Two enterprises that have given considerable thought to the deployment of grid computing in a modern organization are IBM Corp. and the U.S. Department of Defense (DoD). Each has come to a similar conclusion: that real-time networks, made possible by grid computing and new peripheral devices (such as radio-frequency-identity — RFID — tags and mobile devices) will create new strategic possibilities. Such networks will change how organizations sense and respond to their environment, their customers, their partners and their competitors. To take advantage of the possibilities, a company’s sensing and responding capabilities must be well integrated, not implemented on separate platforms.
The IBM approach to these new possibilities is focused on customers. IBM believes that today’s companies are on the cusp of providing what it calls “e-business on demand” (Reuters, 2003). This type of e-business will be a matter of real-time responsiveness, customized solutions, resilience in the face of threats and opportunities, and focus on core competencies, with other functions outsourced to strategic partners. Although few companies have these capabilities at present, about 3% of IBM’s largest customers do.
The DoD approach is focused on operations. The government agency believes that because of the growth of standardized communication protocols, network devices and high-speed data access, it is now possible to collect, create, distribute and exploit information in an extremely heterogeneous global-computing environment. The payoff comes from information-intensive interactions between large numbers of heterogeneous computational nodes on the network. Value is derived from the content, quality and timeliness of the information moving across the network. In the business world, Wal-Mart Stores Inc. is a classic example of how the shift to network-centric operations enabled the company to obtain superior information which, in turn, led to competitive advantage.
Making Grid Computing Possible
While the vision of grid computing is promising, the challenges of managing a grid infrastructure are daunting. Some of the difficulties include the heterogeneity of devices on the grid; the need to operate in geographically dispersed and complex environments; the unpredictability of system performance and behavior over time; and the existence of multiple administrative domains. Usage-sensitive pricing, service-level agreements and network-security issues introduce other serious concerns.
To enable the dynamic sharing of resources and the development of general-purpose services and tools, the grid-computing vision requires protocols, interfaces and policies that are standard, open and general in purpose. The Globus Project, funded by the National Science Foundation and the DoD, has been working on these problems since 1992. It is developing the Globus Toolkit, which has emerged as the de facto standard for connecting computers, databases and instruments. The toolkit is made up of open-architecture, open-source software designed to make it easier to build grid-based applications. Tools are being developed in five major areas: resource management (includes uniform, scalable mechanisms for naming, locating and allocating computational and communications resources in distributed systems); application-development environments (the integration of grid services into existing frameworks, environments and languages); data management and access; information services; and security.
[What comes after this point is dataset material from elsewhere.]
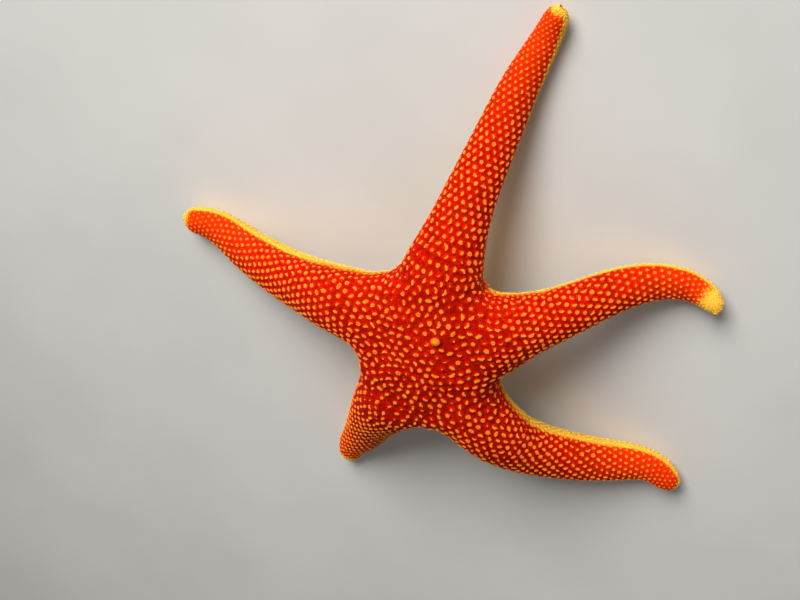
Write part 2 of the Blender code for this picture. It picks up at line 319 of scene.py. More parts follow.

Version three of the toolkit includes a software layer called the Open Grid Services Architecture (backed by the Global Grid Forum). This is a protocol that lets applications call upon grid services to find computers, balance workloads and transfer jobs using standard Web Services Description Language (WSDL). In August 2002, IBM ported the Globus Toolkit to its four computing platforms. Hewlett-Packard Co. and Microsoft Corp. have also begun integrating the Globus Toolkit into their products, notably Windows (Ricadela, 2002).
While companies may not yet be ready to move to grid computing, they can prepare for it. The new technical architecture is based on two critical principles: open standards and self-organization. Open standards are essential to future computing architectures because they make external networking beyond organizational boundaries possible. In the future, companies should seek out nonproprietary technology in order to be able to take advantage of such standards. They should also note that the internal integration that is achieved with technologies such as enterprise-resource planning (ERP) and customer-relationship management (CRM) is not going to help organizations evolve in the future. Hardwired technologies will actually ossify existing organizational structures, preventing the flexibility companies will need to operate in a network-centric environment.
Companies must also prepare for technologies that are self-organizing —and self-optimizing and self-changing. While these features have not, as yet, been fully developed in most technologies, companies should be aware of the principles of self-organization and incorporate them as much as possible into their selection criteria and general computing-architecture principles (Huang, 2003). CIOs should explore opportunities to improve the utilization of their organizations’ IT resources through the use of grid computing for particular applications.
Technical and Organizational Challenges
Grid computing will change the economics of IT utilization, making new types of applications and services more cost-effective. It will also enable a variety of different technologies to be seamlessly interconnected to create vast networks capable of gathering huge amounts of data. Organizations that develop the capabilities to collect, digest and act on that information will achieve quantum leaps in flexibility and agility in responding to customers, risks and competitive threats. Nevertheless, there are many challenges that must be overcome before the potential of this new architecture can be achieved.
To take advantage of the sense-and-respond capabilities enabled by grid computing, leaders will have to make considerable changes in how they and their organizations operate. For example, centralized command-and-control structures will no longer be effective. Networks will enable front-line workers to organize and synchronize their activities from the bottom up. Top managers will therefore have to relinquish some degree of decision-making control in favor of an accelerated ability to respond. The new environment will also have implications for the role of the CIO (Desau, 2003). As on-demand computing becomes more available and less complex, some CIOs will find their jobs reduced in scope and will become IT directors. Others, however, will increasingly take on strategic responsibilities. The IT function will also change from being a cost center to a “transformation center” focused on freeing up value. Fortunately, companies have some time to explore how best to achieve the changes implicit in the new architecture — technically, strategically and behaviorally — before they become imperative.